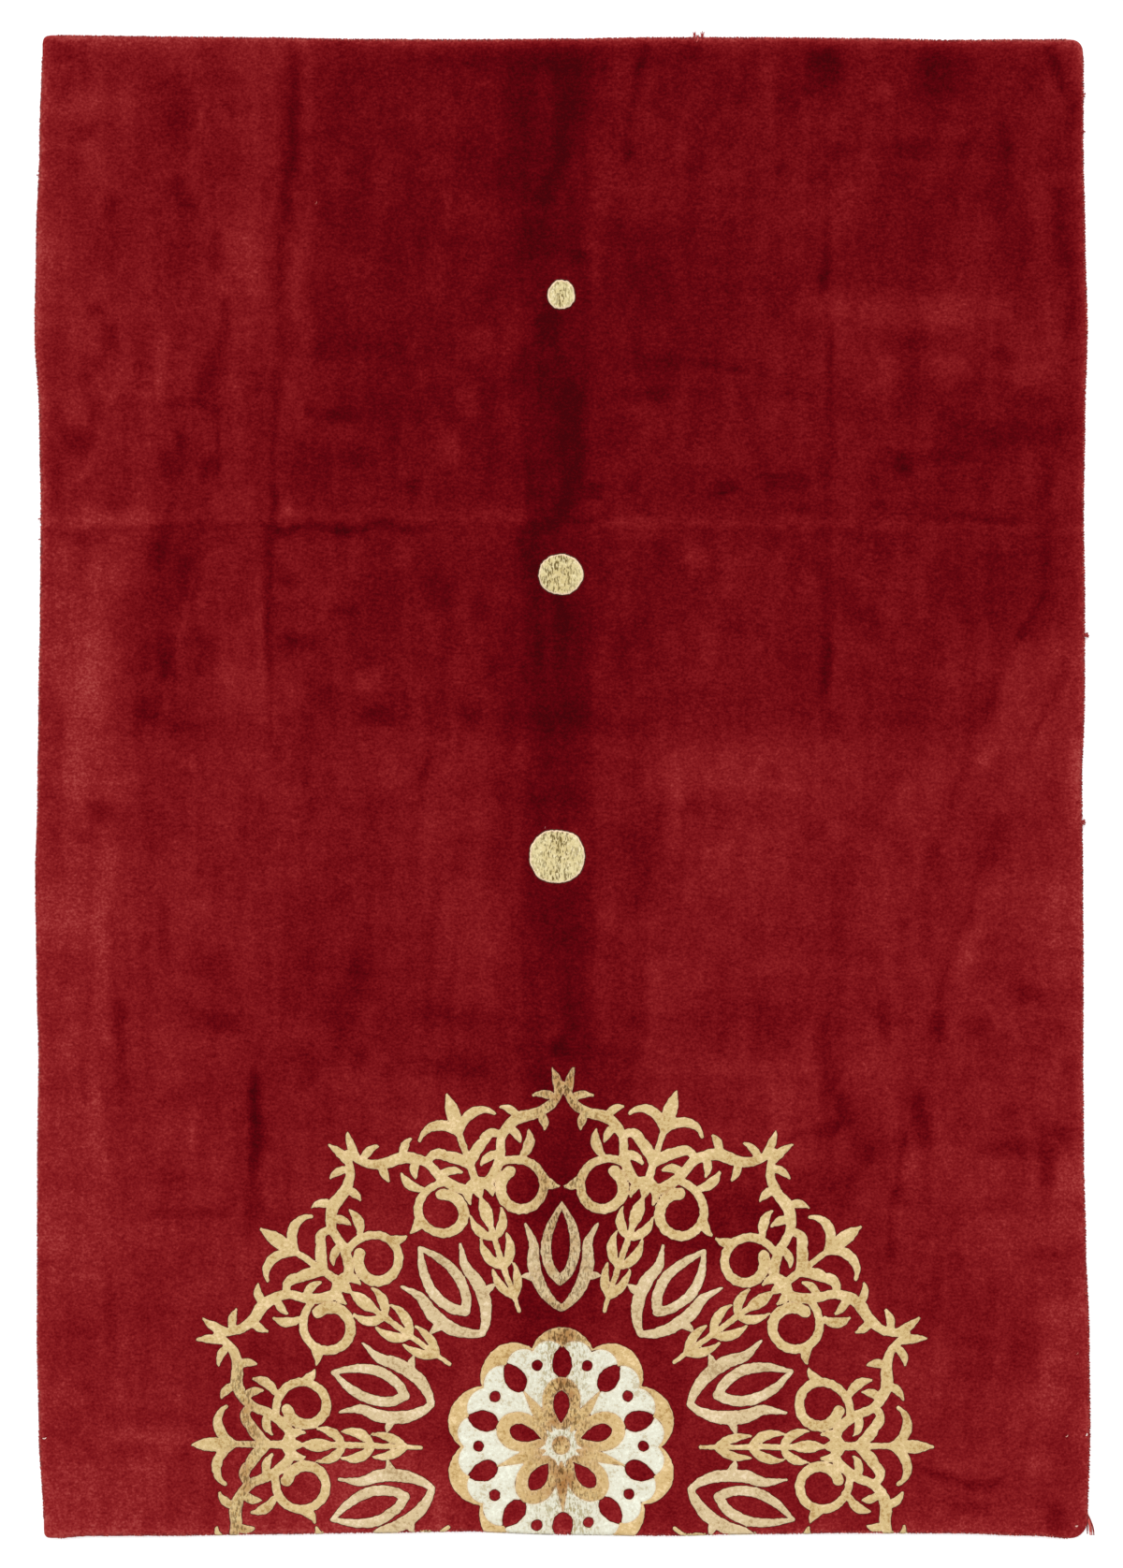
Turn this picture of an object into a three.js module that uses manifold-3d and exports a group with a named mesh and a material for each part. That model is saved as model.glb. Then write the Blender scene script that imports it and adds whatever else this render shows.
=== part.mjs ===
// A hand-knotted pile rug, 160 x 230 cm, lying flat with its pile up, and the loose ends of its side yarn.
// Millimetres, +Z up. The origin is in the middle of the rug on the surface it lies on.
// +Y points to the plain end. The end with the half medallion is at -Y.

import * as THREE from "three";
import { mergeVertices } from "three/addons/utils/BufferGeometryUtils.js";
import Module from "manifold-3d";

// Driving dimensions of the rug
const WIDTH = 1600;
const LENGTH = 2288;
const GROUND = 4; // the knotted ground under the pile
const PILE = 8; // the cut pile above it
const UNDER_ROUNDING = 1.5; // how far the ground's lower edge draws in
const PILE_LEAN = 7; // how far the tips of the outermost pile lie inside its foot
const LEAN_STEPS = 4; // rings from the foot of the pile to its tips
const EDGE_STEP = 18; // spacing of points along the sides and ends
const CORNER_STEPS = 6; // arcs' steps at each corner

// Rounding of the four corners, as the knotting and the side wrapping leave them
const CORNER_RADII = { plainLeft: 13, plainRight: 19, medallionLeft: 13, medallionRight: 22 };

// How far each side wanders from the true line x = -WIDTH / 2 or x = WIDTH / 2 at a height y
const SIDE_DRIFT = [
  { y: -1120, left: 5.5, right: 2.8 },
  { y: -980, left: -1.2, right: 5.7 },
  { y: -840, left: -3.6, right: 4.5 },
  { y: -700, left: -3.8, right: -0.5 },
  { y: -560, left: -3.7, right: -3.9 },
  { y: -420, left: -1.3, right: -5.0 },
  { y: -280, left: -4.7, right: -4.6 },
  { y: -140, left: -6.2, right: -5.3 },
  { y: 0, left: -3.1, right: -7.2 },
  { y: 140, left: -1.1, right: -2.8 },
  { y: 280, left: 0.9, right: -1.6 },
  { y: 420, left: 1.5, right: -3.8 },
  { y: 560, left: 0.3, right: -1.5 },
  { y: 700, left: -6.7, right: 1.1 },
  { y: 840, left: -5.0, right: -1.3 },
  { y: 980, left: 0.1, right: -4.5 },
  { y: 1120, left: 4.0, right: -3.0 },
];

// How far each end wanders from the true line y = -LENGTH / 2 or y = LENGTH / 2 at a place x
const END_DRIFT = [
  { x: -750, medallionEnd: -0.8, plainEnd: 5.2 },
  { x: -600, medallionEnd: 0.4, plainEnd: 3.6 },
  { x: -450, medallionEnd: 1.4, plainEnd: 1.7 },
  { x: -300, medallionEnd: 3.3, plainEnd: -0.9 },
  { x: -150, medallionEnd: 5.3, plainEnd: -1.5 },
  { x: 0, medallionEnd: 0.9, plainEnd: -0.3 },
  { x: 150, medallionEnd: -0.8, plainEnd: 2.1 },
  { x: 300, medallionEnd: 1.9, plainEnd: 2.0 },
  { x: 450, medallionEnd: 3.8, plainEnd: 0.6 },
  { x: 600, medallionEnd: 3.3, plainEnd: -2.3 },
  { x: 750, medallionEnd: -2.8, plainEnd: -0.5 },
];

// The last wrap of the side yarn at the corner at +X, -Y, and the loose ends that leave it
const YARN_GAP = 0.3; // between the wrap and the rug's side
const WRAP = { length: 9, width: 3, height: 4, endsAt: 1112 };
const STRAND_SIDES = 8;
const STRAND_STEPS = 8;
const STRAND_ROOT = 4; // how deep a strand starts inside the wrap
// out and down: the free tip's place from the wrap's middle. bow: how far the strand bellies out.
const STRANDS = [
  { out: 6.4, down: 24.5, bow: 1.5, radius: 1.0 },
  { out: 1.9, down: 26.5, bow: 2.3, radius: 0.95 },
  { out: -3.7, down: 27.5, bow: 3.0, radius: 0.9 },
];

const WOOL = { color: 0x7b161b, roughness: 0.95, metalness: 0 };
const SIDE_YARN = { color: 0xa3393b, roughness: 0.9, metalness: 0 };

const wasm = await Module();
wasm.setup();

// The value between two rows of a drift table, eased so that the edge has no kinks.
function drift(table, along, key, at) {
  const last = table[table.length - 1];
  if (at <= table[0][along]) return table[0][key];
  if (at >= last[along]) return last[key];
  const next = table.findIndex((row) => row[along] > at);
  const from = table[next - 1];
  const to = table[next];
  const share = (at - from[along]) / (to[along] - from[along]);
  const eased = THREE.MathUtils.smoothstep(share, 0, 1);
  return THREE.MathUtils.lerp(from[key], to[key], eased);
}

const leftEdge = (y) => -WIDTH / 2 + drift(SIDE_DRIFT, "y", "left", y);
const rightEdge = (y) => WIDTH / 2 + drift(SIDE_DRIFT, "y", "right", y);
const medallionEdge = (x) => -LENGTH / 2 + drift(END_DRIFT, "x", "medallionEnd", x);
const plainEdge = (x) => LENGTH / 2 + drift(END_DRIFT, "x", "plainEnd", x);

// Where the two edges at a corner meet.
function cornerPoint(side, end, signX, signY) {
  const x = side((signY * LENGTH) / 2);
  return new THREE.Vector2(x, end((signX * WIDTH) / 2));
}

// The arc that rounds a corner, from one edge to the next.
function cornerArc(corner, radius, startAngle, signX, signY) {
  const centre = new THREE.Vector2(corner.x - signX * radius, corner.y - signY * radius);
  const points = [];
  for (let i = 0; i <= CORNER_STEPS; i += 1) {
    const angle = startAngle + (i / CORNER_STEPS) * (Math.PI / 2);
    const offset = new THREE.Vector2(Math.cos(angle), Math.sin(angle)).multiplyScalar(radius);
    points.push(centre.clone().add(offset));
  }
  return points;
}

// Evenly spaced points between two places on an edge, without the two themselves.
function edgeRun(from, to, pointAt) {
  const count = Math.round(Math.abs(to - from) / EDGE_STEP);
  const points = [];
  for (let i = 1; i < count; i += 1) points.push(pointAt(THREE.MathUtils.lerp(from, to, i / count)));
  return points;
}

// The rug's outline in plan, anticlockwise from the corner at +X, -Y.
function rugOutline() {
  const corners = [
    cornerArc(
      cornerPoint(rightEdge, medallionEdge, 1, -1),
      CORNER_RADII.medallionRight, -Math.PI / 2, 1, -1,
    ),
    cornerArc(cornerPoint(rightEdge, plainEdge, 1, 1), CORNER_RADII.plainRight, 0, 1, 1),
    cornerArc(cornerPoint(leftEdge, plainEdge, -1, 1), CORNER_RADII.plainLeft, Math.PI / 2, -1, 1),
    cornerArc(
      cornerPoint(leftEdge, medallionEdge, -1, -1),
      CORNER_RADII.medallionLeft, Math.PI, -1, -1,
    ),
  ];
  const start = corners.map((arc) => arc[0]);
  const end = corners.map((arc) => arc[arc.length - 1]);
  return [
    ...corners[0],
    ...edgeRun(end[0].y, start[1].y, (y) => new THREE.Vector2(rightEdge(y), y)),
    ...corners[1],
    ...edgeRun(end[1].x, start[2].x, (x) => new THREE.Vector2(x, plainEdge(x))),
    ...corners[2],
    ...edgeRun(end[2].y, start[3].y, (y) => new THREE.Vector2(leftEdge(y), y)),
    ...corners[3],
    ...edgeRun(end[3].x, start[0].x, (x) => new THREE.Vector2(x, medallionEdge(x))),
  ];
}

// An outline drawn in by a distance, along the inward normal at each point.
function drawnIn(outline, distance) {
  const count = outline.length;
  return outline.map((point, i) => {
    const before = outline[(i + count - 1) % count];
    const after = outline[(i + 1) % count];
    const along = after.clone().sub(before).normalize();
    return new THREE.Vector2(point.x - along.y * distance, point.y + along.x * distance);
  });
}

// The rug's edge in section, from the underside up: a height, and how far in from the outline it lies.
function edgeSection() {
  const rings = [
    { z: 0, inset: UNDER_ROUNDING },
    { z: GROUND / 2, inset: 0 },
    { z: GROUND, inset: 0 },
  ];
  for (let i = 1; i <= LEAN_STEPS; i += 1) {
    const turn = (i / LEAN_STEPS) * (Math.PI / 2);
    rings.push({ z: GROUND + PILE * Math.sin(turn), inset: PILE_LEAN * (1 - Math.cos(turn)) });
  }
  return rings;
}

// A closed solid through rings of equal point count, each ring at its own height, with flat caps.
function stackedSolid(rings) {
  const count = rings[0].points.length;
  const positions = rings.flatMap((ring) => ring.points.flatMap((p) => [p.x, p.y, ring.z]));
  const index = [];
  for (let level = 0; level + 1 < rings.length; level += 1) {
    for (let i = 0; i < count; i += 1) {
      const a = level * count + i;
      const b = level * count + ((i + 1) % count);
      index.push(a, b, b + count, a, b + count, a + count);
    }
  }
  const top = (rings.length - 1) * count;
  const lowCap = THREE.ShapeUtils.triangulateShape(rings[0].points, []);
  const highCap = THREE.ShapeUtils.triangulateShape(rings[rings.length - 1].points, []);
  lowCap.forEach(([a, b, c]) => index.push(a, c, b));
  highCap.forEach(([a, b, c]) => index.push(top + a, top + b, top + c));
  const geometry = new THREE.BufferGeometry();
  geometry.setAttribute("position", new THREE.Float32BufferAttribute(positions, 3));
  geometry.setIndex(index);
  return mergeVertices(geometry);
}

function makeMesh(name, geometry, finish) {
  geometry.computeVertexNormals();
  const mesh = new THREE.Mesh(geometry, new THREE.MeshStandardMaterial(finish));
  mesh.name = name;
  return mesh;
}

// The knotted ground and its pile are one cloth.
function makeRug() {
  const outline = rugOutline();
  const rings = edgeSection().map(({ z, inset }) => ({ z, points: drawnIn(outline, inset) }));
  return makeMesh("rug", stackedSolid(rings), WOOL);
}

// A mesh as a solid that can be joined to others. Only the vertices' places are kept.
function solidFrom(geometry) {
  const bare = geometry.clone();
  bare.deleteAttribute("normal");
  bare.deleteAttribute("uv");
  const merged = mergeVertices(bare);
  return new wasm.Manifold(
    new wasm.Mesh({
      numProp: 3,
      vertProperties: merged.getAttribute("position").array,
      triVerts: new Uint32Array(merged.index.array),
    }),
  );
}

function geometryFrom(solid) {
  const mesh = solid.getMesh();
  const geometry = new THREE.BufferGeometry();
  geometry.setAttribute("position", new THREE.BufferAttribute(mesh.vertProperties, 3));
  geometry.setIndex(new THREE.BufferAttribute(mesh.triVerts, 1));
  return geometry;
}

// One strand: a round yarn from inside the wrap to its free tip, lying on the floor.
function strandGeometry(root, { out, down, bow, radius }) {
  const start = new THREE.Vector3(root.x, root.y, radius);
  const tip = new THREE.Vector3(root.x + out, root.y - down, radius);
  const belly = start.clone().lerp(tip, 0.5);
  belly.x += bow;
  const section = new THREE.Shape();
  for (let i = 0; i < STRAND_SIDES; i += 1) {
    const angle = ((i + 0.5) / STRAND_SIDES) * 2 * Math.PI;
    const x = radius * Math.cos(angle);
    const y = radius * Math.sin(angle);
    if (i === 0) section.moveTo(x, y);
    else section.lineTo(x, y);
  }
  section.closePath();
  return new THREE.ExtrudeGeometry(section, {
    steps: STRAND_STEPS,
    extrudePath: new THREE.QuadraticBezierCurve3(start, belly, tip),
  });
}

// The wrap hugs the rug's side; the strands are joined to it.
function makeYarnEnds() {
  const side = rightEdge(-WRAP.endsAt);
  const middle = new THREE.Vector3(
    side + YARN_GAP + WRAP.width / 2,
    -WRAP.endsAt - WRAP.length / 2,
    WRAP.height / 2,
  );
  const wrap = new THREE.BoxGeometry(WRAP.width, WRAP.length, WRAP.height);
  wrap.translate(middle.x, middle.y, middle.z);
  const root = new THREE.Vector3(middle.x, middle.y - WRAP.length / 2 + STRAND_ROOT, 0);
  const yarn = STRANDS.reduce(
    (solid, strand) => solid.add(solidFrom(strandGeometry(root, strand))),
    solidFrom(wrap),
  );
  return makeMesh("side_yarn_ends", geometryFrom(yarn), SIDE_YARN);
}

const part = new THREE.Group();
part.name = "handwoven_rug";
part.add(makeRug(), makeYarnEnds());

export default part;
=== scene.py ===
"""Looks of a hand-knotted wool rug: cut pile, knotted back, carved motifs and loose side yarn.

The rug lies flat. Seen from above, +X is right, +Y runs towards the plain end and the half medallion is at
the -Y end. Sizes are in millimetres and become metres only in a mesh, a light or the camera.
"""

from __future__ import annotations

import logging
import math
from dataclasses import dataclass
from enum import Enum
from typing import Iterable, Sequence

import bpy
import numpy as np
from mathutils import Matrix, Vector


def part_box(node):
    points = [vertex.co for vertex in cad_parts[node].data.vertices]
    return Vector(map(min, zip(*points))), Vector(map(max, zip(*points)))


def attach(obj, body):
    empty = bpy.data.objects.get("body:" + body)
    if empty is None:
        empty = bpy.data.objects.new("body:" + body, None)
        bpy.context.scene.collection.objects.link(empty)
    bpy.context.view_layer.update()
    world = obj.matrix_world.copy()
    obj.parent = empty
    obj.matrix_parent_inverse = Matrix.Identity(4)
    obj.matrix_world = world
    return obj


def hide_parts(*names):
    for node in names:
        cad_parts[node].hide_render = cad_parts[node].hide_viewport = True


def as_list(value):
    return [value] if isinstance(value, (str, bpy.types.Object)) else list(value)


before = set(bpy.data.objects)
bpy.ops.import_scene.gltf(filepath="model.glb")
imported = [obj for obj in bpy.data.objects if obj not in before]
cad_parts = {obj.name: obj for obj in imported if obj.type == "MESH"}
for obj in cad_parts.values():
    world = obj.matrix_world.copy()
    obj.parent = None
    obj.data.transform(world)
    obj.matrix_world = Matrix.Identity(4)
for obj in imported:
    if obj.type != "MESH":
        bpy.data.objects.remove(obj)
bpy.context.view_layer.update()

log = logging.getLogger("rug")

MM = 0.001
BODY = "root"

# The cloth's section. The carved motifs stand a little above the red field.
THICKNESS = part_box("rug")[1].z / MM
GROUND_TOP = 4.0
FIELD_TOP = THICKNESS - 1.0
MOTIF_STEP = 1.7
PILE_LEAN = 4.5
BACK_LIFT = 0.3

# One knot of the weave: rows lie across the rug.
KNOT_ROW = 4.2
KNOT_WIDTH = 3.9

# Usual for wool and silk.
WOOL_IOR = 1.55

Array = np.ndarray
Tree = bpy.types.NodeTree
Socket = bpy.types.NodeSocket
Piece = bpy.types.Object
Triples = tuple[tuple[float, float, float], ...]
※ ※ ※
Output nothing except the lines from the line with "joined to it." through the line with "obj.parent = empty", copied exactly, end lines included.

// The wrap hugs the rug's side; the strands are joined to it.
function makeYarnEnds() {
  const side = rightEdge(-WRAP.endsAt);
  const middle = new THREE.Vector3(
    side + YARN_GAP + WRAP.width / 2,
    -WRAP.endsAt - WRAP.length / 2,
    WRAP.height / 2,
  );
  const wrap = new THREE.BoxGeometry(WRAP.width, WRAP.length, WRAP.height);
  wrap.translate(middle.x, middle.y, middle.z);
  const root = new THREE.Vector3(middle.x, middle.y - WRAP.length / 2 + STRAND_ROOT, 0);
  const yarn = STRANDS.reduce(
    (solid, strand) => solid.add(solidFrom(strandGeometry(root, strand))),
    solidFrom(wrap),
  );
  return makeMesh("side_yarn_ends", geometryFrom(yarn), SIDE_YARN);
}

const part = new THREE.Group();
part.name = "handwoven_rug";
part.add(makeRug(), makeYarnEnds());

export default part;
=== scene.py ===
"""Looks of a hand-knotted wool rug: cut pile, knotted back, carved motifs and loose side yarn.

The rug lies flat. Seen from above, +X is right, +Y runs towards the plain end and the half medallion is at
the -Y end. Sizes are in millimetres and become metres only in a mesh, a light or the camera.
"""

from __future__ import annotations

import logging
import math
from dataclasses import dataclass
from enum import Enum
from typing import Iterable, Sequence

import bpy
import numpy as np
from mathutils import Matrix, Vector


def part_box(node):
    points = [vertex.co for vertex in cad_parts[node].data.vertices]
    return Vector(map(min, zip(*points))), Vector(map(max, zip(*points)))


def attach(obj, body):
    empty = bpy.data.objects.get("body:" + body)
    if empty is None:
        empty = bpy.data.objects.new("body:" + body, None)
        bpy.context.scene.collection.objects.link(empty)
    bpy.context.view_layer.update()
    world = obj.matrix_world.copy()
    obj.parent = empty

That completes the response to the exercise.